Homebrew packaging for python resources
Context
In light of recent discussions, there's a growing concern regarding the separation of Python resources into distinct Homebrew formulae. A key consideration is avoiding the duplication of efforts, particularly for packages readily installable via pip install. Additionally, there's a potential issue of brew link errors, especially with Python 3.11 formulae (py3.10 support was removed recently). This document aims to collate various ideas and lay a foundation for the management of Python formulae in Homebrew.
Problem Statement
The current approach to handling Python resources in Homebrew has led to several challenges:
Extended Build Times: many Python formulae (like dvc, dstack, semgrep) have extensive resource lists, leading to prolonged build times.
Security Vulnerabilities: While there are critical CVE issues, we also leverage pip-audit to monitor and update resources for security vulnerabilities, necessitating frequent revision bumps.
Resource Sharing: Several resources are extensively shared across homebrew-core. Isolating these resources into individual formulae could reduce duplications and enhance caching efficiency (like cffi, six, pygments, python-cryptography)
Rust build dependencies: Some formulae, like python-cryptography have rust dependency. Moving them to separate formulae would remove the need of rust for build dependency. (like python-cryptography)
Default Python Version Update: Homebrew aligns with the annual release cycle of Python, updating bottles to support new major versions each year. Once the migration to the latest major Python version is complete, the default Python version in Homebrew will be updated to reflect the most recent Python 3 release.
Challenges
Our goal is to optimize Python package management in Homebrew without replicating the functionality of existing Python package repositories. Key challenges include:
Avoiding redundancy with pip install for easily installable packages.

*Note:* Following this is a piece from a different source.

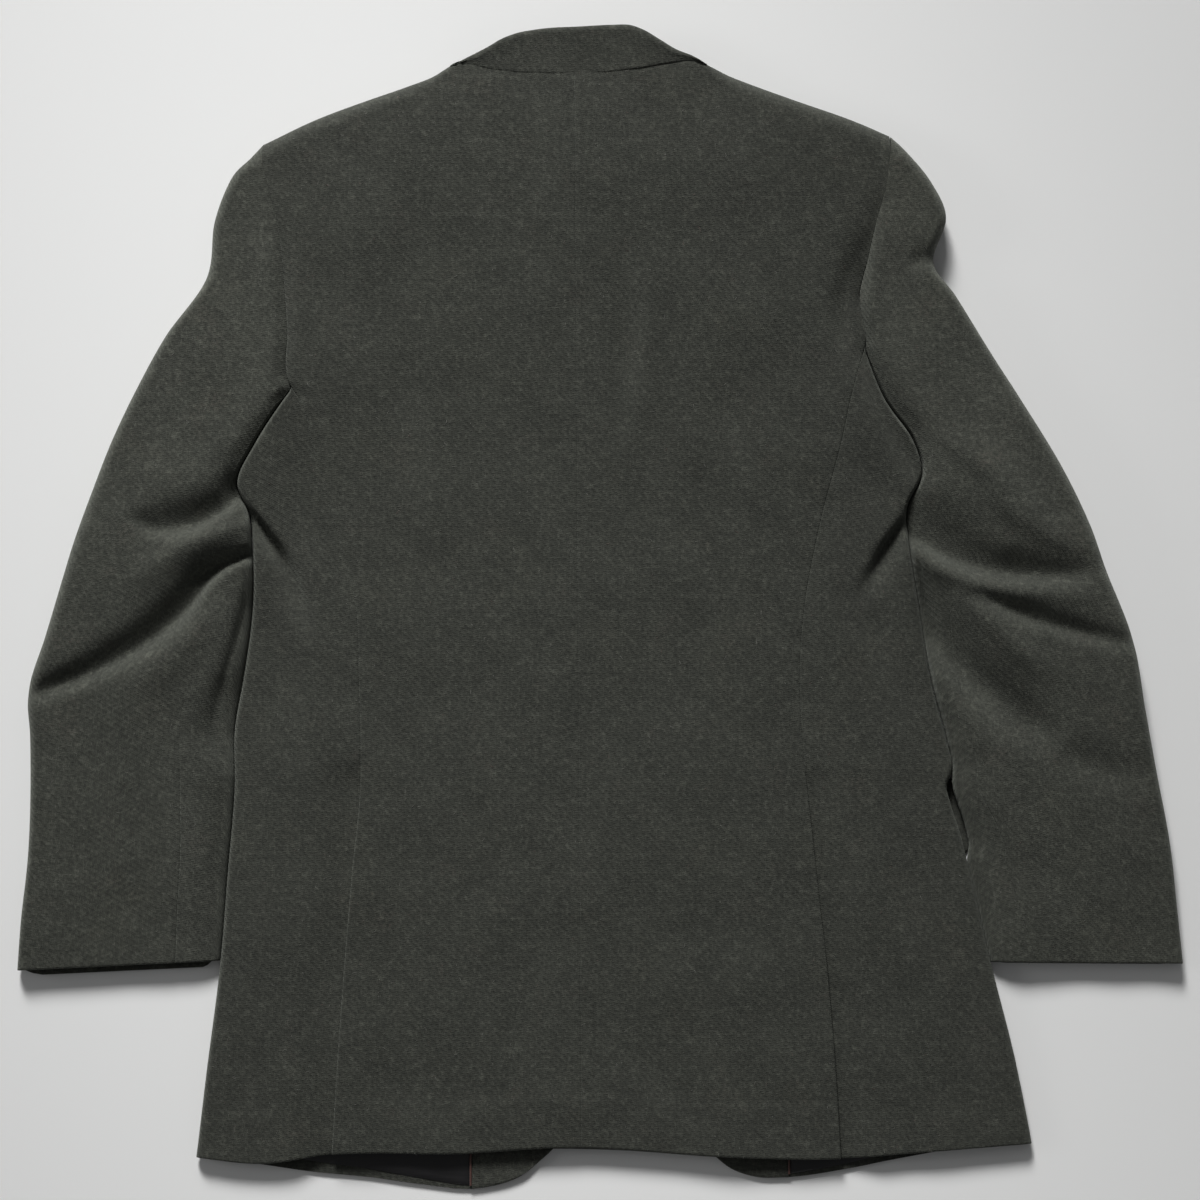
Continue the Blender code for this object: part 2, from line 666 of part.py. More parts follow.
def make_sleeve(side):
    sign = 1 if side == "left" else -1
    pieces = (("sleeve_top", 0, True), ("sleeve_under", SLEEVE_BACK_ROWS - 0.5, False))
    for name, start, outward in pieces:
        outer_rows, inner_rows = [], []
        for at in sleeve_rows(side, start):
            inner, outer, thick, seam, under = sleeve_station(side, at)
            width = np.linalg.norm(outer - inner)
            gap = SEAM / 2 / width
            near, far = (inner, outer) if outward else (outer, inner)
            seam, under = (seam + gap, under + gap) if outward else (1 - seam + gap, 1 - under + gap)
            if outward and at < SLEEVE_BACK_ROWS - 0.6:
                seam = under = 0.0
                near = near - np.array([sign * SEAM / 2, 0])
                far = far - np.array([sign * SEAM / 2, 0])
            reach = width * 0.999 if at == 0 else min(0.5 * thick, 0.7 * width * (1 - seam))
            last = 1 - reach / width
            top = near + np.linspace(seam, last, 7 if outward else 4)[:, None] * (far - near)
            bottom = near + np.linspace(last, under, 6 if outward else 4)[:, None] * (far - near)
            if at == len(SLEEVES[side]["thick"]) - 1:
                bottom[1 if outward else 0 :, 1] -= CUFF_STEP[side]
            heights = sleeve_height(top, thick)
            low = np.zeros(len(bottom))
            parts = wrap(top, heights, far, heights[-1], reach, 0.0, bottom, low, TURN_STEPS)
            outer_rows.append(parts[0])
            inner_rows.append(parts[1])
        colour = TWEED if outward else TWEED_DARK
        add_sheet(f"{name}_{side}", np.array(outer_rows), np.array(inner_rows), colour)


def make_collar():
    """Leaf over the neck edge, tight fold at the top, stand below; each row runs across it."""
    lines = COLLAR_LINES
    outer_rows, inner_rows = [], []
    for x in np.linspace(lines["x"][0], lines["x"][-1], COLLAR_COLUMNS + 1):
        leaf, fold = float(curve(x, lines["x"], lines["leaf"])), float(curve(x, lines["x"], lines["fold"]))
        neck = float(np.interp(x, TOP["x"], TOP["y"])) + SEAM
        level = float(body_height(x, neck))
        reach = min(COLLAR_REACH, 0.45 * (fold - neck))
        y = np.linspace(leaf, fold - reach, 4)
        share = (y - leaf) / (fold - reach - leaf)
        heights = level + COLLAR_CLEAR + COLLAR_WALL + COLLAR_PUFF * share**2
        stand = np.linspace(fold - reach, neck, 3)
        low = level - WALL - COLLAR_PUFF * (stand - neck) / (fold - neck)
        edge = np.array([x, fold])
        tops = np.column_stack([np.full(4, x), y])
        bottoms = np.column_stack([np.full(3, x), stand])
        parts = wrap(tops, heights, edge, heights[-1], reach, low[0], bottoms, low, TURN_STEPS)
        outer_rows.append(parts[0])
        inner_rows.append(parts[1])
    add_sheet("collar", np.array(outer_rows), np.array(inner_rows), TWEED)


def on_roll_line(side, shape):
    """Outline points of a lapel or a collar end."""
    sign = 1 if side == "left" else -1
    edge = FRONT_EDGE[side]
    start, end = np.array([edge["x"][-2], edge["y"][-2]]), np.array([edge["x"][-1], edge["y"][-1]])
    run = end - start
    outward = np.array([-run[1], run[0]]) * sign / np.linalg.norm(run)
    return [start + a * run + o * outward for a, o in zip(shape["along"], shape["out"])]


def make_button(name, centre):
    """A turned disc with a raised rim, on the outside of the coat."""
    count, last_ring = BUTTON_SIDES, (len(BUTTON_PROFILE) - 1) * BUTTON_SIDES
    turn = 2 * np.pi * np.arange(count) / count
    ring = np.stack([np.cos(turn), np.sin(turn)], -1)
    points = [(*(centre + BUTTON_RADIUS * share * p), z) for share, z in BUTTON_PROFILE for p in ring]
    faces = [list(range(count)), list(range(last_ring, last_ring + count))[::-1]]
    for ring_start in range(0, last_ring, count):
        for i in range(count):
            j = (i + 1) % count
            faces.append([ring_start + i, ring_start + count + i, ring_start + count + j, ring_start + j])
    add_mesh(name, points, faces, HORN, 0.45)


def main():
    for thing in list(bpy.data.objects):
        bpy.data.objects.remove(thing)
    for side in ("left", "right"):
        make_back(side)
        make_side(side)
        make_front(side)
        make_sleeve(side)
        add_plate(f"lapel_{side}", on_roll_line(side, LAPEL[side]), 0, LAPEL_WALL, TWEED)
        add_plate(f"collar_end_{side}", on_roll_line(side, COLLAR_END), 0, LAPEL_WALL, TWEED)
    make_collar()
    for name, outline in FLAPS.items():
        add_plate(name, list(zip(outline["x"], outline["y"])), 0, LAPEL_WALL, TWEED)
    for name, centre in BUTTONS.items():
        make_button(name, centre)


main()
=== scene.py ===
# Looks of a tweed sport coat that lies flat with its back up. Tables and sizes are in millimetres,
# meshes in metres. +X is the coat's right side seen from behind, +Y runs towards the collar, +Z is up.
import json

import bpy
import numpy as np
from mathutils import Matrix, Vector

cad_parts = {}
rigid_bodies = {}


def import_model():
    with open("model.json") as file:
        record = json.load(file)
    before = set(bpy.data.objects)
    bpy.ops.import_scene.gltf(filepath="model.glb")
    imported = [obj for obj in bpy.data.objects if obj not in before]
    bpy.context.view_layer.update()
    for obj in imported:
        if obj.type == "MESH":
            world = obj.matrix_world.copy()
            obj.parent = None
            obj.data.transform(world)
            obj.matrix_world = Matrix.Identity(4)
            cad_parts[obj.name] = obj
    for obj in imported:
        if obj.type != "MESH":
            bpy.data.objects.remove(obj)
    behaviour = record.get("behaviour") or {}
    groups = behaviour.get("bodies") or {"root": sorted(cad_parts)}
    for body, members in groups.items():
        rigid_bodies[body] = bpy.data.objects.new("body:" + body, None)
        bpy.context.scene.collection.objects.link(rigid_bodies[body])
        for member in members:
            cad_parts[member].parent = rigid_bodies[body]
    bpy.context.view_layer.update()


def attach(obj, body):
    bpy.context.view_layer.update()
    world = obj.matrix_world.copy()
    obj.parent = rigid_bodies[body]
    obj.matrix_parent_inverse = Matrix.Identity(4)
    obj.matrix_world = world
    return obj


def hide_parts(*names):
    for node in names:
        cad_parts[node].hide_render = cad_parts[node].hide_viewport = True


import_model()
scene = bpy.context.scene
mm = 0.001
wall = 2.2  # tweed with its backing
backRows = 7  # sleeve stations that lie on the armhole
armholeThick = 26.0
hemY = -394.0  # where the side panels' straight hem line runs before it follows the hem table


def table(columns, *rows):
    # Named columns of a table that is written row by row
    return {name: np.array(column, float) for name, column in zip(columns.split(), zip(*rows))}


def xyRows(*rows):
    return table("x y", *rows)


def crease(*rows):
    # Points along a fold, its width on the left and right as seen along it, and its depth, which is below
    # nought for a trough
    return table("x y left right depth", *rows)


# Side-back seam and folded edge of the body, hem to underarm
sides = {
    "left": table(
        "y seam edge",
        (-394, -193, -291), (-330, -189, -283), (-260, -184, -274), (-190, -178, -268), (-127, -172, -263),
        (-88, -172, -263), (-52, -173, -257), (0, -175, -250), (45, -186, -250), (68, -192, -252.5),
        (90, -198, -261), (118, -206, -248.5), (150, -215, -227.5),
    ),
    "right": table(
        "y seam edge",
        (-394, 174, 312), (-330, 170, 301), (-260, 164, 283.5), (-190, 156, 267), (-160, 153, 259.5),
        (-140, 150.5, 253), (-127, 149, 250.5), (-118, 148, 254), (-94, 146, 250), (-58, 144, 240.5),
        (0, 147, 230.5), (50, 156, 223), (72, 161, 221.5), (98, 168, 232.5), (121, 174, 226),
        (150, 180, 206), (176, 187, 195),
    ),
}

# A sleeve's inner and outer ends at each station, shoulder to cuff, its height, and where its two seams run
sleeves = {
    "left": table(
        "in_x in_y out_x out_y thick seam under",
        (-242, 321.5, -242, 333.5, 26, 0, 0), (-240, 312, -252, 323, 26, 0, 0),
        (-237, 300, -265, 309, 26, 0, 0), (-231, 274, -277, 278, 26, 0, 0),
        (-227, 240, -283, 237, 26, 0, 0), (-224, 201, -312, 196, 26, 0, 0),
        (-221, 159, -334, 156, 26, 0, 0), (-245, 130, -351, 120, 27, 0.1, 0.08),
        (-262.5, 84, -365, 84, 29, 0.16, 0.16), (-252.5, 53, -377, 51, 30, 0.19, 0.24),
        (-251.5, 24, -386, 22, 29, 0.2, 0.3), (-254.5, -19, -399, -21, 27, 0.22, 0.34),
        (-259.5, -55, -411, -59, 25, 0.25, 0.35), (-264.5, -89, -410, -93, 23, 0.26, 0.35),
        (-265, -131, -410, -136, 20, 0.26, 0.35), (-268.5, -174, -412, -179, 18, 0.24, 0.35),
        (-272, -217, -417, -223, 15, 0.23, 0.35), (-275, -254, -420, -261, 12, 0.22, 0.35),
    ),
    "right": table(
        "in_x in_y out_x out_y thick seam under",
        (208.5, 327.5, 209.5, 339.3, 26, 0, 0), (207.5, 318, 220.5, 329, 26, 0, 0),
        (205, 301, 238.5, 307, 26, 0, 0), (198.5, 276, 249.5, 281, 26, 0, 0),
        (192.5, 249, 240.5, 249, 26, 0, 0), (187.3, 226, 257, 224, 26, 0, 0),
        (191, 188, 281, 185, 26, 0, 0), (210.5, 150, 304, 149, 27, 0.1, 0.08),
        (234, 101, 332, 103, 30, 0.16, 0.16), (224, 60, 352, 62, 31, 0.17, 0.24),
        (229, 22, 365, 26, 30, 0.16, 0.3), (236.5, -23, 384, -23, 28, 0.13, 0.34),
        (246, -73, 393, -73, 25, 0.12, 0.35), (256, -121, 402, -121, 21, 0.115, 0.35),
        (265.5, -170, 411, -168, 18, 0.17, 0.35), (274, -213, 416, -211, 15, 0.2, 0.35),
        (284, -255, 421, -256, 12, 0.235, 0.35),
    ),
}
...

Ensuring version compatibility across different formulae.
Brew link errors, eg. https://github.com/orgs/Homebrew/discussions/4975
Naming Conventions
Historically, Homebrew wasusing language-agnostic approach for the python libraries, like cffi, six, but homebrew python libraries are not necessarily for end-users, so it might be better to use `python-*` prefix instead of language agnostic namings. But it is also noted that many python libraries also ship the CLI tools, we did add caveats to clarify the python dependencies.
Proposed Solutions and Discussion
This section will invite suggestions and discuss potential strategies to address the outlined challenges, aiming for efficient, secure, and user-friendly management of Python resources in Homebrew.
Popular formula
This category is trying to include the formulae which are considered popular within the homebrew-core project and keep them for build efficiencies.
Formulae for python builds
Maybe combine common extensions into these formulae? For example, the python-setuptools formula could include both the “setuptools” and “setuptools-scm” Python modules, and the python-hatchling formula could include “hatchling”, “hatch-vcs”, and “hatch-fancy-pypi-readme” Python modules.
Decision
Revert some existing python-* formulae
For formulae that do not require much build efforts and are only used by few formulae, we are going to deprecate/remove them from the homebrew-core repo.